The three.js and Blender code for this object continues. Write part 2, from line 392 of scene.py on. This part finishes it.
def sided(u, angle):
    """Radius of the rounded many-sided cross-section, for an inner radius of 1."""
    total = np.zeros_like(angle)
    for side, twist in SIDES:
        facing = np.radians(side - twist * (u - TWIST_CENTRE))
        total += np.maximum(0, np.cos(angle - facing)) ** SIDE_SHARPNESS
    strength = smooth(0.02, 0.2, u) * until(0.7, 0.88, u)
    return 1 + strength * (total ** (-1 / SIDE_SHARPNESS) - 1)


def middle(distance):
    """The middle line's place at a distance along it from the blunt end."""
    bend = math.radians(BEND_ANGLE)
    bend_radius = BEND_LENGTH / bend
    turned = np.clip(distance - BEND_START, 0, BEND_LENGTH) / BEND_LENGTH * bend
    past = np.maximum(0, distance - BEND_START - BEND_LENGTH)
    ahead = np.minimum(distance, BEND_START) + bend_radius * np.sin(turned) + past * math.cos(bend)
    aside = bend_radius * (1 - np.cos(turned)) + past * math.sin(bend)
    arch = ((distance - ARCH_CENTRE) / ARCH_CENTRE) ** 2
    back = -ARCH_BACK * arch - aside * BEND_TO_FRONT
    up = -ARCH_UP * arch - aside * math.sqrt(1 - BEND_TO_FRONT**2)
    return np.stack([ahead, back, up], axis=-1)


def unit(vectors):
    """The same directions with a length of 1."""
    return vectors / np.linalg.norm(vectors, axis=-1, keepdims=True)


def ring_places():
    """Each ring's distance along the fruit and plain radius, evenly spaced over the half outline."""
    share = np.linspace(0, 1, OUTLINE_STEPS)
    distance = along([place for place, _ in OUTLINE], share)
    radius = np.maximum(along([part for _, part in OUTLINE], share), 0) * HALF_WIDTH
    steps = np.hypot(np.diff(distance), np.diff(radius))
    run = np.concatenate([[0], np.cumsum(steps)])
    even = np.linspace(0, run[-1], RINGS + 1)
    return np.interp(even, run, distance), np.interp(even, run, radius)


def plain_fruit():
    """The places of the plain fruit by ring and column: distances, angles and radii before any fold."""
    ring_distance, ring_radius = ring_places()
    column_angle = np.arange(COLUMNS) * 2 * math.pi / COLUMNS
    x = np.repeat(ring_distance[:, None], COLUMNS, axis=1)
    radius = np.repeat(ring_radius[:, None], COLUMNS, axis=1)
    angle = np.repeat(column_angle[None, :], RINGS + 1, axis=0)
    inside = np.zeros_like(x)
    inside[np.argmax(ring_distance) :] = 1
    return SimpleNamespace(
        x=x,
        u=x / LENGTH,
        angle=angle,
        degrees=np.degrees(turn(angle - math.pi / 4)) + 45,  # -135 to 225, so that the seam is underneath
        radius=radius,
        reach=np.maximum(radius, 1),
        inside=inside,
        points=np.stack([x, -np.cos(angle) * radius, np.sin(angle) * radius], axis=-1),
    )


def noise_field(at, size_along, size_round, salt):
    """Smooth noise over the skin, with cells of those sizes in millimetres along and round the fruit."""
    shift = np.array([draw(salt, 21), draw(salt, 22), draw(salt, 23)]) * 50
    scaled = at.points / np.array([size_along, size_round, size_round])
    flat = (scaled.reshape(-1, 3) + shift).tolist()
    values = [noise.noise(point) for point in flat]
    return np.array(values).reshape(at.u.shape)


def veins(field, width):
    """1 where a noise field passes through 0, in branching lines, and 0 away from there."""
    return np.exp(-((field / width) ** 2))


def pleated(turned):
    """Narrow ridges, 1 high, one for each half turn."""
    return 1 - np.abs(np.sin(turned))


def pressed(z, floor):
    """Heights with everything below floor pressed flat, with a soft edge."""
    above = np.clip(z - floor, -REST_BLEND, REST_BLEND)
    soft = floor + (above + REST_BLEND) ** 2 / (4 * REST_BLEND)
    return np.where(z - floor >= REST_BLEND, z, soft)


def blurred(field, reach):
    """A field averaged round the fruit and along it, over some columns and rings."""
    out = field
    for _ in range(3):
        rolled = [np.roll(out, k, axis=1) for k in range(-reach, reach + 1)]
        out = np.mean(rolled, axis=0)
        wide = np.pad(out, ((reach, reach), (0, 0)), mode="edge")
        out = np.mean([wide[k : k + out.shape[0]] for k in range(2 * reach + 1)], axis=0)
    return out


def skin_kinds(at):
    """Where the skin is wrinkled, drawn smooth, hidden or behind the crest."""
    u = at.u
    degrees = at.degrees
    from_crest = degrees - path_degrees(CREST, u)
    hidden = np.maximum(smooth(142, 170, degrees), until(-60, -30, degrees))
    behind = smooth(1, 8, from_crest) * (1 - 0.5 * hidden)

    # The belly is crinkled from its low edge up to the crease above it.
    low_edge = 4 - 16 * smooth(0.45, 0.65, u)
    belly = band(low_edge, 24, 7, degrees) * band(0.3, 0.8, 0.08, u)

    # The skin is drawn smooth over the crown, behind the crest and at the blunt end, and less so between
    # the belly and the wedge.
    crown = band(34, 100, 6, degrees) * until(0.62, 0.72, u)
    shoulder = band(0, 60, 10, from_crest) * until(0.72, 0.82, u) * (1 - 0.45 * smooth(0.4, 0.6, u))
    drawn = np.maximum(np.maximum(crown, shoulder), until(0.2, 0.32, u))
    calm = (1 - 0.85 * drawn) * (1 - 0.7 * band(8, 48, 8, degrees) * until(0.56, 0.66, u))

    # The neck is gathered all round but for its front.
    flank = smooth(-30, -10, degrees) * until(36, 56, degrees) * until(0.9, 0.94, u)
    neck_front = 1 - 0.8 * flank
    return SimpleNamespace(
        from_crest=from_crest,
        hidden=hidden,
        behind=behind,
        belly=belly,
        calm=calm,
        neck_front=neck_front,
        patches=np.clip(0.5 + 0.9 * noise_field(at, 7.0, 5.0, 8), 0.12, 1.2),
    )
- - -
TASK GOAL
Quote exactly the stretch of lines above that starts at the first one and ends at the line with "return vectors /", and nothing beyond it.

EXERCISE SOLUTION
The three.js and Blender code for this object continues. Write part 2, from line 392 of scene.py on. This part finishes it.
def sided(u, angle):
    """Radius of the rounded many-sided cross-section, for an inner radius of 1."""
    total = np.zeros_like(angle)
    for side, twist in SIDES:
        facing = np.radians(side - twist * (u - TWIST_CENTRE))
        total += np.maximum(0, np.cos(angle - facing)) ** SIDE_SHARPNESS
    strength = smooth(0.02, 0.2, u) * until(0.7, 0.88, u)
    return 1 + strength * (total ** (-1 / SIDE_SHARPNESS) - 1)


def middle(distance):
    """The middle line's place at a distance along it from the blunt end."""
    bend = math.radians(BEND_ANGLE)
    bend_radius = BEND_LENGTH / bend
    turned = np.clip(distance - BEND_START, 0, BEND_LENGTH) / BEND_LENGTH * bend
    past = np.maximum(0, distance - BEND_START - BEND_LENGTH)
    ahead = np.minimum(distance, BEND_START) + bend_radius * np.sin(turned) + past * math.cos(bend)
    aside = bend_radius * (1 - np.cos(turned)) + past * math.sin(bend)
    arch = ((distance - ARCH_CENTRE) / ARCH_CENTRE) ** 2
    back = -ARCH_BACK * arch - aside * BEND_TO_FRONT
    up = -ARCH_UP * arch - aside * math.sqrt(1 - BEND_TO_FRONT**2)
    return np.stack([ahead, back, up], axis=-1)


def unit(vectors):
    """The same directions with a length of 1."""
    return vectors / np.linalg.norm(vectors, axis=-1, keepdims=True)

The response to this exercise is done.